I, along with Ebert, couldn’t stand the dialogue between Anakin and Padme was terrible. I mean I don’t see why Lucas couldn’t have done better by taking a lesson from Spike Lee and let his more talented actors make up their own dialogue for these sorts of scenes. It was a pretty important dialogue, inasmuch as Anakin’s love for Padme was what led him to listen to and begin to repeat the Chancellor’s pop-pomo(post-modern) rhetoric. It was what led him to seek to become an Anti-Manicheist, neither of the Dark-Side nor Light-Side of the Force, but rather mainly committed to his wife. Lucas’s answer is that there is no middle ground. One must either be committed to being completely selfless or selfcentered, a position that is ironic given his reputation for using tricks to make more money off of his fans. And if only certain elites can transcend the interpersonal attachments that keep us from serving the public good, then democracy really is doomed to failure.
It is interesting that Anakin’s choice is quite similar to that of Neo’s in the Matrix Reloaded. Except that Neo’s decision to love Trinity more than anything else was what made it possible for him to escape the cycle that had led previous “ones” to perpetuate the system and Anakin’s choice led to many deaths, including that of his wife. Likewise with Selene in UnderWorld, where the startling revelation was that neither side was on the side of the angels and the only things really worth fighting for were peace and the safety of one’s friends. I guess that is a key difference between a manicheist and anti-manicheistic movie. And, of course, all of them have a strong existential element where what matters is really the choice made by the key figures.
I’m wondering whether there will be fewer or more Jedi warriors in Great Britain after this trilogy. It casts the Jedi philosophy/religion with a dark tone that is rather elitist and pessimistic about Democracy. I keep thinking that the middle three books were chosen for good reasons and wondering how the last three would continue the saga with the balancing of the force or what not.
dlw
The 24th of May, 2005 at 2:02 pm
Supposedly Lucas asked playwright Tom Stoppard to enhance the dialogue in “Revenge,” but I didn’t see any evidence of that. I agree with you that the actors could have been allowed some room to improvise, with Lucas’s guidance. Makes me wonder what kind of lover Lucas was, if that’s how he makes his lover’s talk in his fictions.
As for the manichean aspects, I did not see that as clearly as you. Obi-Wan’s statement “Only the Sith think in absolutes” seems to contradict that theme, though I admit there are probably unresolvable contradictions at the heart of the whole six film saga. Anyway, you are right that Anakin’s attachment to Padme is what brings about his downfall.
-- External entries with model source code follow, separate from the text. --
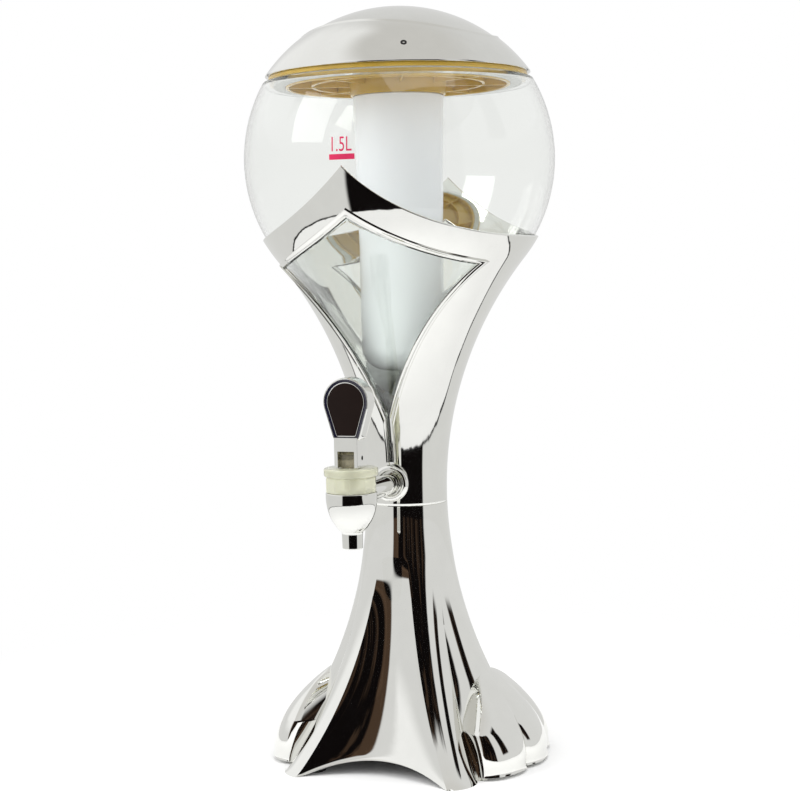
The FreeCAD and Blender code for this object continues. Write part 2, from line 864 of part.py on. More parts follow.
piece("tap_flange", facing("tap_flange_turn", [
    (thread + seat_gap, flange_back),
    (flange_radius - size("flange_edge"), flange_back),
    (flange_radius, flange_back + size("flange_edge")),
    (flange_radius - flange_depth / 2, flange_back + flange_depth, flange_depth, 1),
    (shank + size("flange_dish"), flange_back + flange_depth),
    (shank + seat_gap, flange_back + flange_depth - size("flange_dish")),
    (shank + seat_gap, shoulder),
    (thread + seat_gap, shoulder),
]))
washer_block = facing("washer_block", [
    (thread + seat_gap, waist - size("washer_root")),
    (size("outer_washer_radius"), waist - size("washer_root")),
    (size("outer_washer_radius"), flange_back),
    (thread + seat_gap, flange_back),
])
tower_form = skin_solid("tower_form", -(running_gap / 2), seam)
piece("tap_outer_washer", cut("outer_washer_cut", washer_block, tower_form))
washer = size("washer_thickness")
nut_face = work_out("nut_face", boss_face - washer)
piece("tap_inner_washer", facing("inner_washer_turn", [
    (thread + seat_gap, nut_face),
    (size("washer_radius"), nut_face),
    (size("washer_radius"), boss_face),
    (thread + seat_gap, boss_face),
]))
nut_block = doc.addObject("Part::Prism", "nut_block")
nut_block.Polygon = 6
bind(nut_block, "Circumradius", size("nut_flats") / math.sqrt(3))
bind(nut_block, "Height", size("nut_height"))
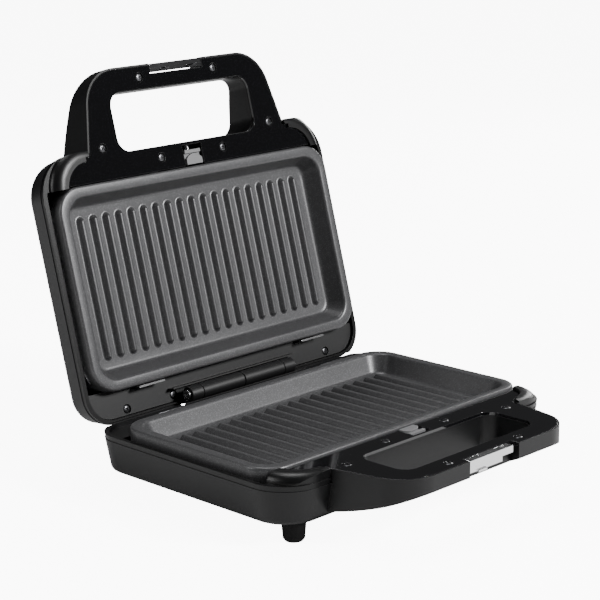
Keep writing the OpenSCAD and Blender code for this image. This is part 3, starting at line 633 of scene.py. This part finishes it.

But Yoda ll but admits, either in the film or the book I can’t remember just which, that it was the Jedi who failed as much as Anakin who failed. The jedi failed because they did not adapt or grow over time, while the Sith changed and grew more powerful. There is a suggestion moreso in the book than the film that because Anakin had to keep so many secrets from the Jedi, primarily his love, his conversion to the dark side was much easier than it should have been. Maybe the Jedi should have made allowance for such attachments, for love. By the time of “Jedi,” the fact that Luke is trained differently than the Jedi that Yoda trained in his youth at least hints that maybe the old rules of the Jedi Order have been replaced with a more flexible code.